Frequently Asked Questions

What is open source intelligence (OSINT) in cybersecurity?

Open source intelligence (OSINT) in cybersecurity is the collection and analysis of publicly available information to produce actionable security intelligence. It draws from sources including social media, websites, code repositories (GitHub), DNS records, job postings, breach databases (HaveIBeenPwned), internet-connected device search engines (Shodan), and dark web archives. Both threat actors and defenders use OSINT: attackers use it for target profiling, infrastructure mapping, and credential harvesting in the reconnaissance phase; defenders use it to assess external attack surface exposure, identify leaked credentials, and map adversary infrastructure. The critical distinction is between OSD (open source data — raw collected material) and OSINT (processed, evaluated, actionable intelligence). The OSINT market was valued at $9.76–$12.7 billion in 2024 and is projected to grow at 19–27% CAGR through 2035.

What are the best OSINT tools for cybersecurity?

Core OSINT tools for cybersecurity in 2025: Maltego — data transformation and footprinting, builds relationship graphs from email/domain/IP inputs, queries 100+ sources simultaneously; Shodan — search engine for internet-connected devices, reveals open ports, services, and exposed infrastructure passively; SpiderFoot — automated OSINT aggregation across 100+ sources, produces comprehensive target profiles including credentials, domains, IPs; Recon-ng — modular web reconnaissance framework in Kali Linux, structured OSINT workflows with database storage; BuiltWith — identifies technology stacks and CMS versions from observable web headers; Google Dorking — advanced search operators to surface exposed configs, backup files, admin panels; HaveIBeenPwned — checks email addresses against breach databases; Intelligence X — archives dark web data, censored content, and breach datasets. Commercial platforms (Recorded Future, Flashpoint) add automated OSINT aggregation at enterprise scale with AI-assisted analysis.

How do threat actors use OSINT against organizations?

Threat actor OSINT in the attack lifecycle: Reconnaissance (passive): LinkedIn scraping for employee names/roles/tech stack mentions in job postings; WHOIS/DNS lookups for infrastructure mapping; Shodan queries for exposed services; GitHub searches for committed credentials and API keys. Target profiling: building spear-phishing pretexts using employee names, organizational structure, and business relationships discovered from public sources. Credential sourcing: querying breach databases (HaveIBeenPwned, dark web marketplaces) for employee credentials valid against corporate login portals. Technology fingerprinting: BuiltWith/Wappalyzer to identify CMS and framework versions for CVE-targeted exploitation. IBM X-Force 2025 found 84% more infostealer emails in 2024 compared to the prior year — most seeded with OSINT-sourced email lists. The average breach costs $4.88 million (2024); OSINT-enabled phishing and credential attacks are the leading initial access vector.

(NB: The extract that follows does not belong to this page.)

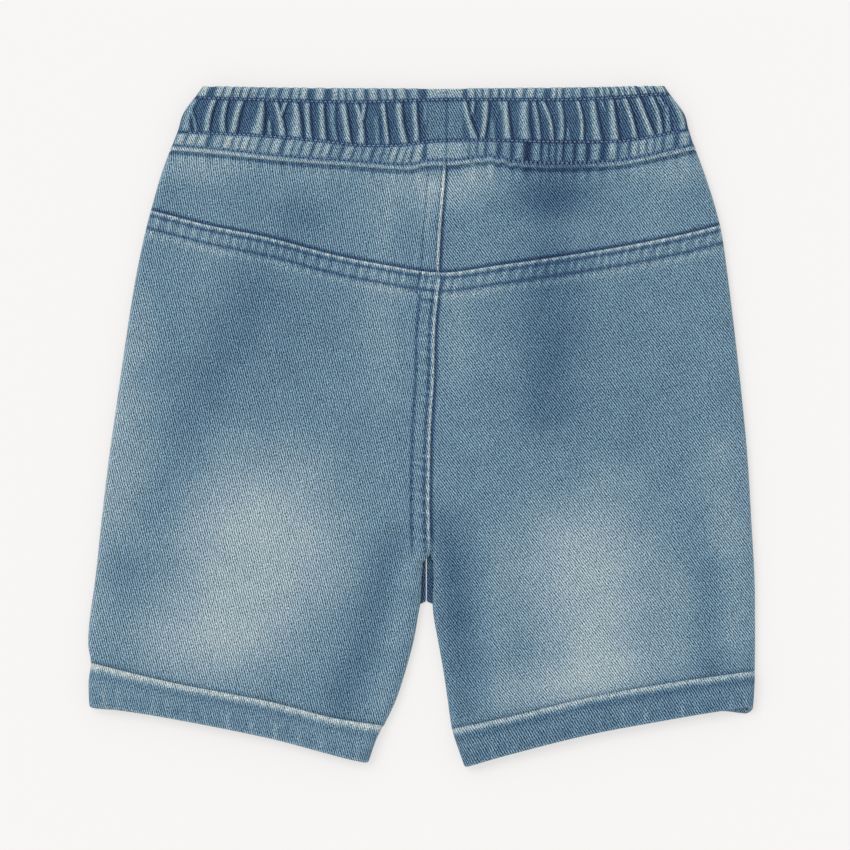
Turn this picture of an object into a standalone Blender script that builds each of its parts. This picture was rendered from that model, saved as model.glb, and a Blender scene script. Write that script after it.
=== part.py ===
"""Toddler's pull-on denim shorts, laid flat on a table with the back up.

The cloth lies in two layers: the back (two yokes and two leg panels) over
the front (two leg panels). An elastic waistband loop closes the top and a
turned-up cuff goes round each leg. X runs across the back, Y runs from the
hems to the waist and Z is up from the table.

Sizes are in millimetres. "up" is a height above the lowest point of the
hems, along Y, and "across" is a distance from the middle of the box, along X.
"""

import math
from collections import namedtuple

import bmesh
import bpy
from mathutils import Vector

MM = 0.001
LENGTH = 305.6             # lowest point of the hems to the top of the waistband
SEAM_GAP = 0.4             # between panels that are sewn together
LOOP_GAP = 0.5             # between a panel and the waistband or cuff that it joins

CLOTH = 1.1                # one wall of denim
SEAM_CLOTH = 2.0           # the same wall where a felled seam doubles it
SEAM_RISE = 0.7            # how far a felled seam stands above the cloth
BAND_WALL = 2.8            # waistband: two layers of denim round the elastic
CUFF_WALL = 2.4            # cuff: three layers of denim
CUFF_HEIGHT = 6.9          # top of a cuff above the table
SIDE_HEIGHT = 2.6          # height of the side seams and inseams above the table
EDGE_ROLL = 4.0            # how far in from its edge a panel turns down
EDGE_ANGLES = (0, 12, 34, 62)
LOOP_ROLL = 3.6            # how far the rounded sides of the waistband and cuffs reach in
LOOP_ANGLES = (72, 54, 36, 18, 0, -18, -36, -54, -72)
YOKE_SEAM_WIDTH = 9.0      # felled seam below each yoke
CENTRE_SEAM_WIDTH = 8.5    # felled seam down the middle of the back
STEP = 0.8                 # length of the slope at the edge of a felled seam

Level = namedtuple("Level", "up left right")
Mark = namedtuple("Mark", "across up")
Crown = namedtuple("Crown", "up height")
Gather = namedtuple("Gather", "foot top rise")
BandRow = namedtuple("BandRow", "up height ripple depth")
CuffRow = namedtuple("CuffRow", "up depth")
Fold = namedtuple("Fold", "across_a up_a across_b up_b width rise")
Denim = namedtuple("Denim", "colour roughness")

# A column or a row of a panel: a share of the way across plus an inset from
# there, how far the cloth sinks to its side seam, and its ripple in a gather.
Station = namedtuple("Station", "share inset sink ripple", defaults=(0.0, 0.0, 0.0))

# A stop on the way round a loop: over the garment or under it by a share of
# its width, or round one of its sides by an angle above the middle.
Stop = namedtuple("Stop", "face share angle gather", defaults=(0.0, 0.0, 0))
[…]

How can organizations use OSINT defensively?

Defensive OSINT applications for organizations: External attack surface assessment — run Maltego, SpiderFoot, and Shodan against your own infrastructure to find exposed management interfaces, misconfigurations, and services visible to adversaries before they find them. Credential exposure monitoring — regularly query HaveIBeenPwned and dark web monitoring services for employee credentials in breach databases; require password resets for compromised accounts. Code repository scanning — audit GitHub for committed secrets, API keys, and configuration files; deploy pre-commit hooks and secrets-scanning in CI/CD pipelines. Technology stack hardening — BuiltWith assessments reveal which outdated software versions are visible to web-based fingerprinting; update or obscure version headers to deny CVE-targeting information. Executive and employee profiling — understand what public sources reveal about leadership; assess spear-phishing risk and implement awareness training targeting OSINT-enabled attack patterns. Over 70% of US government agencies use OSINT defensively for threat detection; nearly 50% of cybersecurity teams use it for real-time public data monitoring.